INSTRUCTIONS TO FOLLOW:
Every line below is to be quoted exactly, with nothing added or dropped.

RECORDED DATA:
= = = =
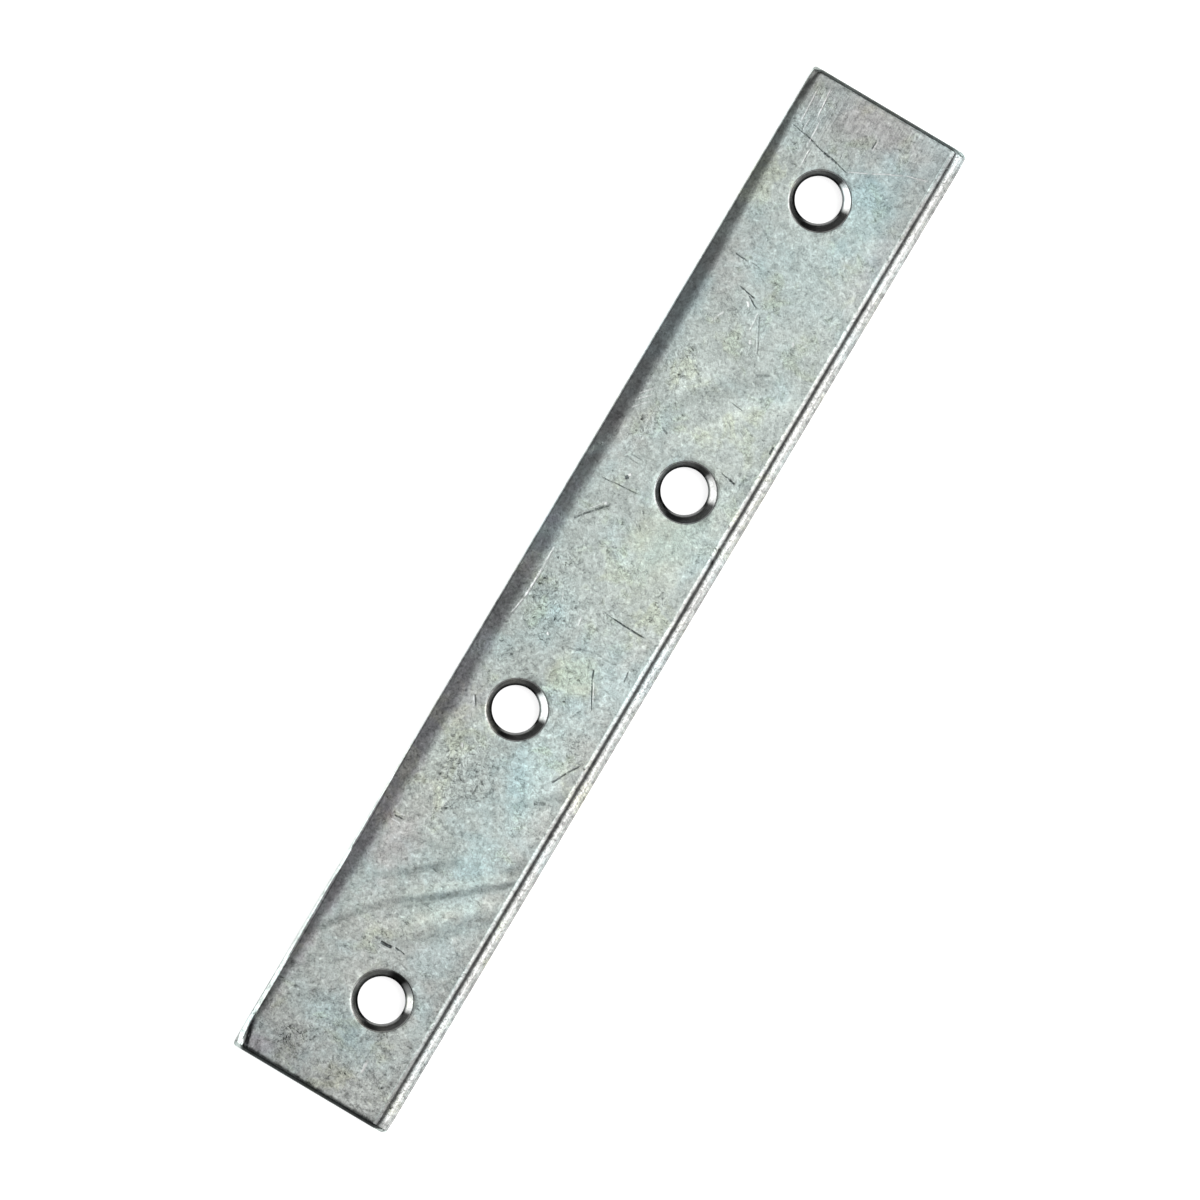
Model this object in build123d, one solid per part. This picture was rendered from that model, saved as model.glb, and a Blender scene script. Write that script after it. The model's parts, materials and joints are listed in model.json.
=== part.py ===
from build123d import *
from math import radians, tan
import os

# Flat mending plate: one piece of zinc-plated steel strip with four countersunk
# screw holes in a zigzag row, for joining two pieces of wood face to face.
#
# Frame: the back lies on Z = 0, the countersunk face looks up at +Z, the length
# runs along Y, and the origin is the middle of the back.

# Strip (mm)
plate_length = 101.6        # 4 in
plate_width = 15.875        # 5/8 in
plate_thickness = 2.0
end_break = 0.35            # softened arris all round each sheared end

# Right long edge (mm): well rounded, front and back alike
right_reach = 1.5           # how far the rounding comes in over the face
right_drop = 0.85           # how far it falls before the straight side

# Left long edge (mm): sheared, with a wide and shallow roll-over on the front
left_reach = 1.8
left_drop = 0.18
left_corner = 0.4           # radius where the roll-over and the back meet the side

# Screw holes (mm, degrees)
hole_diameter = 4.25
end_margin = 10.16          # end of the plate to the centre of its outer hole
middle_gap = 24.4           # between the two inner holes, along the plate
stagger = 1.5               # holes sit to the left and right of the centreline by this

# Countersinks (mm, degrees)
sink_width = 0.68           # width of the cone, seen from above
sink_angle = 100            # included angle of the cone, wide and shallow as pressed
rim_radius = 0.2            # rolled lip where the cone meets the face
back_break = 0.15           # broken edge of the hole on the back

# Worked out from the sizes above
sink_depth = sink_width / tan(radians(sink_angle / 2))
outer_row = plate_length / 2 - end_margin
inner_row = middle_gap / 2

# Left, right, left, right, from the top of the plate (+Y) to the bottom
hole_centres = [
    (-stagger, outer_row),
    (stagger, inner_row),
    (-stagger, -inner_row),
    (stagger, -outer_row),
]


def strip_section():
    """Section of the strip: flat back and front, round right edge, sheared left edge."""
    side = plate_width / 2
    top = plate_thickness
    right_flat = side - right_reach
    left_flat = left_reach - side

    section = make_face([
        Line((-side, 0), (right_flat, 0)),
        TangentArc((right_flat, 0), (side, right_drop), tangent=(1, 0)),
        Line((side, right_drop), (side, top - right_drop)),
        TangentArc((right_flat, top), (side, top - right_drop), tangent=(1, 0)),
        Line((right_flat, top), (left_flat, top)),
        TangentArc((left_flat, top), (-side, top - left_drop), tangent=(-1, 0)),
        Line((-side, top - left_drop), (-side, 0)),
    ])
    return fillet(section.vertices().group_by(Axis.X)[0], left_corner)


def blank():
    """Length of strip, sheared square, with the arris of each end softened."""
    top_end = Plane.XZ.offset(-plate_length / 2)
    bar = extrude(top_end * strip_section(), plate_length)
    ends = bar.faces().filter_by(Axis.Y)
    return fillet(ends.edges(), end_break)


def punch():
    """Tool that opens one hole: a straight bore, and a cone that runs on above the front face."""
    radius = hole_diameter / 2
    bore = Cylinder(radius, 3 * plate_thickness)
    cone = Cone(radius, radius + 2 * sink_width, 2 * sink_depth)
    return bore + Pos(0, 0, plate_thickness) * cone


def hole_rings(plate):
    """Circular edges of the holes, in groups from the back of the plate to the front."""
    return plate.edges().filter_by(GeomType.CIRCLE).group_by(Axis.Z)


def mending_plate():
    plate = blank() - [Pos(x, y, 0) * punch() for x, y in hole_centres]
    plate = fillet(hole_rings(plate)[-1], rim_radius)
    return chamfer(hole_rings(plate)[0], back_break)


os.makedirs("parts", exist_ok=True)
export_step(mending_plate(), "parts/plate.step")
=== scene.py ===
import bpy
import json
from math import cos, pi, radians, sin, sqrt, tan
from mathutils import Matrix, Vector


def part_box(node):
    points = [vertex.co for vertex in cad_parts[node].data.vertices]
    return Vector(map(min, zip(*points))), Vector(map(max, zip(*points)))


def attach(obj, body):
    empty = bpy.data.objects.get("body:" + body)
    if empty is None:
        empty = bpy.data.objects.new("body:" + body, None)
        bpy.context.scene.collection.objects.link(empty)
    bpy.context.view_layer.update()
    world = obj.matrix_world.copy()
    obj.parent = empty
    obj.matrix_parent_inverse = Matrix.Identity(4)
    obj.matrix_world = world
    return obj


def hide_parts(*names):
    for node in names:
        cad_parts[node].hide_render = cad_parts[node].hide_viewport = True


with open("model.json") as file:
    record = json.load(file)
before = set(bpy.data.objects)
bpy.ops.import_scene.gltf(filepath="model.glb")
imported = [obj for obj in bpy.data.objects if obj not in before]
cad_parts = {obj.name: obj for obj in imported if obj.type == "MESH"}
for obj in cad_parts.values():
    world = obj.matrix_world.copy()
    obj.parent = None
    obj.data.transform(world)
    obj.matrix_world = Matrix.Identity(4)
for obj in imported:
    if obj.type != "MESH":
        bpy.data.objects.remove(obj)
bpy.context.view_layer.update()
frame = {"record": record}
mm = 0.001
screwHoles = [m for m in frame["record"]["mounts"] if m["kind"] == "bore"]

# a zinc-plated mending plate lying on its back, countersinks up


def clearSelection():
    if bpy.context.object and bpy.context.object.mode != "OBJECT":
        bpy.ops.object.mode_set(mode="OBJECT")
    bpy.ops.object.select_all(action="DESELECT")


def takeOnly(piece):
    clearSelection()
    bpy.context.view_layer.objects.active = piece
    piece.select_set(True)


def editOnly(piece):
    takeOnly(piece)
    bpy.ops.object.mode_set(mode="EDIT")
    bpy.ops.mesh.select_all(action="DESELECT")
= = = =
IN RESPONSE:
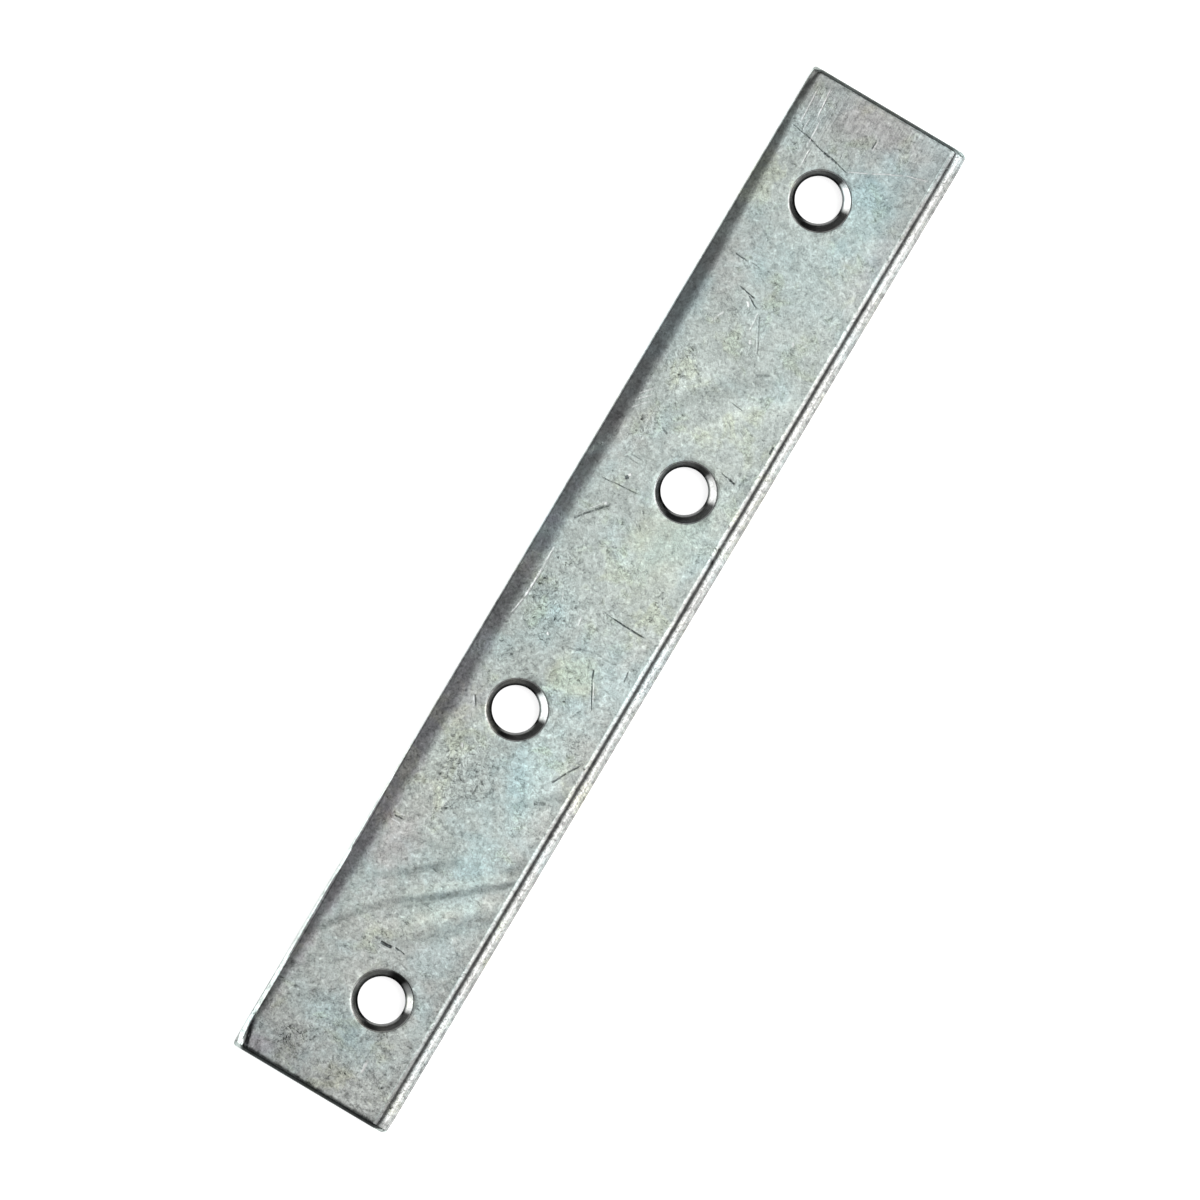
Model this object in build123d, one solid per part. This picture was rendered from that model, saved as model.glb, and a Blender scene script. Write that script after it. The model's parts, materials and joints are listed in model.json.
=== part.py ===
from build123d import *
from math import radians, tan
import os

# Flat mending plate: one piece of zinc-plated steel strip with four countersunk
# screw holes in a zigzag row, for joining two pieces of wood face to face.
#
# Frame: the back lies on Z = 0, the countersunk face looks up at +Z, the length
# runs along Y, and the origin is the middle of the back.

# Strip (mm)
plate_length = 101.6        # 4 in
plate_width = 15.875        # 5/8 in
plate_thickness = 2.0
end_break = 0.35            # softened arris all round each sheared end

# Right long edge (mm): well rounded, front and back alike
right_reach = 1.5           # how far the rounding comes in over the face
right_drop = 0.85           # how far it falls before the straight side

# Left long edge (mm): sheared, with a wide and shallow roll-over on the front
left_reach = 1.8
left_drop = 0.18
left_corner = 0.4           # radius where the roll-over and the back meet the side

# Screw holes (mm, degrees)
hole_diameter = 4.25
end_margin = 10.16          # end of the plate to the centre of its outer hole
middle_gap = 24.4           # between the two inner holes, along the plate
stagger = 1.5               # holes sit to the left and right of the centreline by this

# Countersinks (mm, degrees)
sink_width = 0.68           # width of the cone, seen from above
sink_angle = 100            # included angle of the cone, wide and shallow as pressed
rim_radius = 0.2            # rolled lip where the cone meets the face
back_break = 0.15           # broken edge of the hole on the back

# Worked out from the sizes above
sink_depth = sink_width / tan(radians(sink_angle / 2))
outer_row = plate_length / 2 - end_margin
inner_row = middle_gap / 2

# Left, right, left, right, from the top of the plate (+Y) to the bottom
hole_centres = [
    (-stagger, outer_row),
    (stagger, inner_row),
    (-stagger, -inner_row),
    (stagger, -outer_row),
]


def strip_section():
    """Section of the strip: flat back and front, round right edge, sheared left edge."""
    side = plate_width / 2
    top = plate_thickness
    right_flat = side - right_reach
    left_flat = left_reach - side

    section = make_face([
        Line((-side, 0), (right_flat, 0)),
        TangentArc((right_flat, 0), (side, right_drop), tangent=(1, 0)),
        Line((side, right_drop), (side, top - right_drop)),
        TangentArc((right_flat, top), (side, top - right_drop), tangent=(1, 0)),
        Line((right_flat, top), (left_flat, top)),
        TangentArc((left_flat, top), (-side, top - left_drop), tangent=(-1, 0)),
        Line((-side, top - left_drop), (-side, 0)),
    ])
    return fillet(section.vertices().group_by(Axis.X)[0], left_corner)


def blank():
    """Length of strip, sheared square, with the arris of each end softened."""
    top_end = Plane.XZ.offset(-plate_length / 2)
    bar = extrude(top_end * strip_section(), plate_length)
    ends = bar.faces().filter_by(Axis.Y)
    return fillet(ends.edges(), end_break)


def punch():
    """Tool that opens one hole: a straight bore, and a cone that runs on above the front face."""
    radius = hole_diameter / 2
    bore = Cylinder(radius, 3 * plate_thickness)
    cone = Cone(radius, radius + 2 * sink_width, 2 * sink_depth)
    return bore + Pos(0, 0, plate_thickness) * cone


def hole_rings(plate):
    """Circular edges of the holes, in groups from the back of the plate to the front."""
    return plate.edges().filter_by(GeomType.CIRCLE).group_by(Axis.Z)


def mending_plate():
    plate = blank() - [Pos(x, y, 0) * punch() for x, y in hole_centres]
    plate = fillet(hole_rings(plate)[-1], rim_radius)
    return chamfer(hole_rings(plate)[0], back_break)


os.makedirs("parts", exist_ok=True)
export_step(mending_plate(), "parts/plate.step")
=== scene.py ===
import bpy
import json
from math import cos, pi, radians, sin, sqrt, tan
from mathutils import Matrix, Vector


def part_box(node):
    points = [vertex.co for vertex in cad_parts[node].data.vertices]
    return Vector(map(min, zip(*points))), Vector(map(max, zip(*points)))


def attach(obj, body):
    empty = bpy.data.objects.get("body:" + body)
    if empty is None:
        empty = bpy.data.objects.new("body:" + body, None)
        bpy.context.scene.collection.objects.link(empty)
    bpy.context.view_layer.update()
    world = obj.matrix_world.copy()
    obj.parent = empty
    obj.matrix_parent_inverse = Matrix.Identity(4)
    obj.matrix_world = world
    return obj


def hide_parts(*names):
    for node in names:
        cad_parts[node].hide_render = cad_parts[node].hide_viewport = True


with open("model.json") as file:
    record = json.load(file)
before = set(bpy.data.objects)
bpy.ops.import_scene.gltf(filepath="model.glb")
imported = [obj for obj in bpy.data.objects if obj not in before]
cad_parts = {obj.name: obj for obj in imported if obj.type == "MESH"}
for obj in cad_parts.values():
    world = obj.matrix_world.copy()
    obj.parent = None
    obj.data.transform(world)
    obj.matrix_world = Matrix.Identity(4)
for obj in imported:
    if obj.type != "MESH":
        bpy.data.objects.remove(obj)
bpy.context.view_layer.update()
frame = {"record": record}
mm = 0.001
screwHoles = [m for m in frame["record"]["mounts"] if m["kind"] == "bore"]

# a zinc-plated mending plate lying on its back, countersinks up


def clearSelection():
    if bpy.context.object and bpy.context.object.mode != "OBJECT":
        bpy.ops.object.mode_set(mode="OBJECT")
    bpy.ops.object.select_all(action="DESELECT")


def takeOnly(piece):
    clearSelection()
    bpy.context.view_layer.objects.active = piece
    piece.select_set(True)


def editOnly(piece):
    takeOnly(piece)
    bpy.ops.object.mode_set(mode="EDIT")
    bpy.ops.mesh.select_all(action="DESELECT")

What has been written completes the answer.